50% of the world's population live in cities, and 1.5million new residents are added weekly to the global urban population.

To accomodate this unprecedented growth, it is estimated that 2.5 trillion square feet (232 billion square metres) of new and renovated buildings will need to be constructed. This is twice the existing global building stock, tantamount to building one New York City every thirty days for the next 40 years.

In 2021, the Lawrence Berkeley National Laboratory calculated that it would cost approximately one dollar per person per day to completely rid the U.S. economy of fossil fuels and operate it on renewable energy.

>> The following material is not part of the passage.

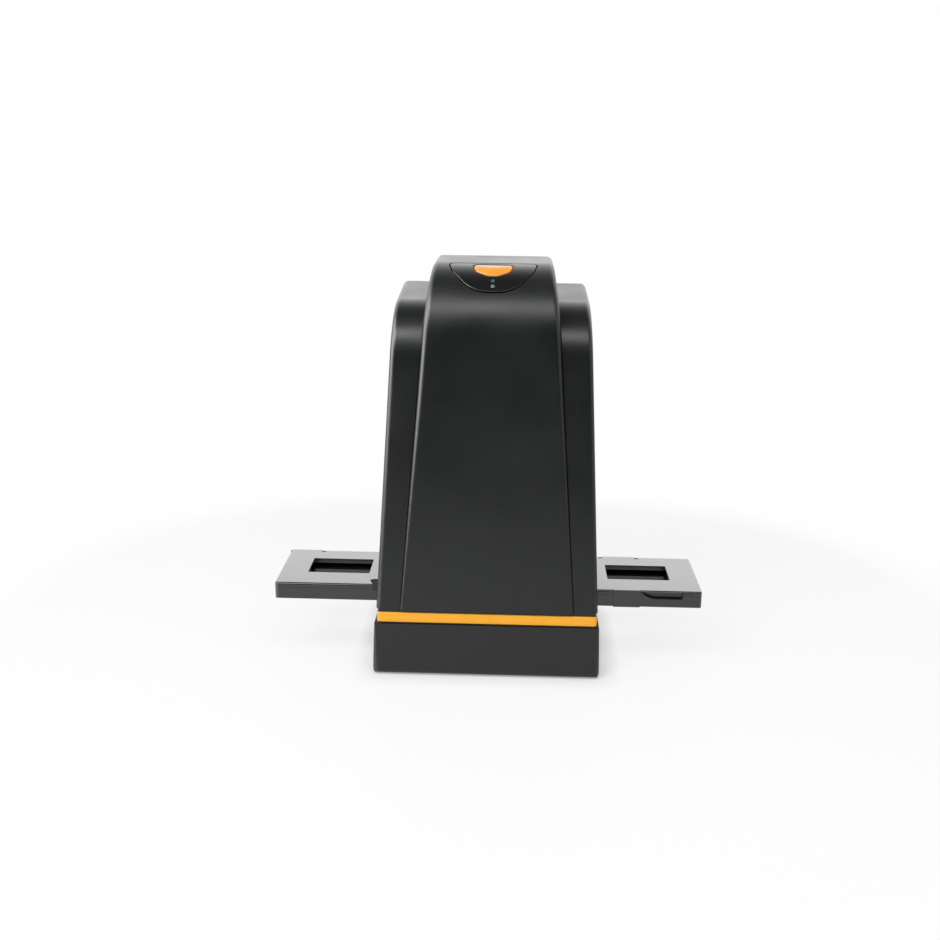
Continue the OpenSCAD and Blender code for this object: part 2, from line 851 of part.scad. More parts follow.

Companies like BlocPower, located in New York, go after midsized buildings and apartments in low-income neighborhoods... generally older structures that are energy hogs burning large amounts of natural gas. Replacing gas boilers with heatpumps, the company is paid back by savings from the residents' utility bill. If the co-op building owner chooses to purchase renewable power, it becomes a zero-carbon building within months, at no cost to the owners.

Since the Paris Agreement was signed in 2015, the banking industry has loaned and invested more than $3.8 trillion in the oil and gas industry, more than enough money to retrofit every building in America to be a zero-waste structure.

Carbon Architecture

Instead of building with rocks (steel and cement), it makes buildings out of fiber. It employs plant materials that draw carbon dioxide from the atmosphere in order to transform the building industry from a major driver of climate change into a carbon sink.

The goal is for buildings to capture and hold more carbon per acre than does a primary forest. Essentially, it is a transfer of carbon-sequestering materials into the built environment.

Some examples of successful carbon architecture:

Carbon12

Mjøstårnet

The Brock Commons

HoHo Wien

These mass timber buildings have another advantage: they weigh 80 percent less than steel-and-concrete construction. Ninety percent of the weight, and greenhouse gas emissions are from the steel and concrete components of the building.

When the demand for timber threatens to have a damaging impact on intact forest systems, there is a substitute for wood that is even stronger: bamboo.

Bamboo sequesters carbon far more quickly than fast growing trees... bamboo does not die when cut, meaning you can harvest the material from the culms indefinitely for decades.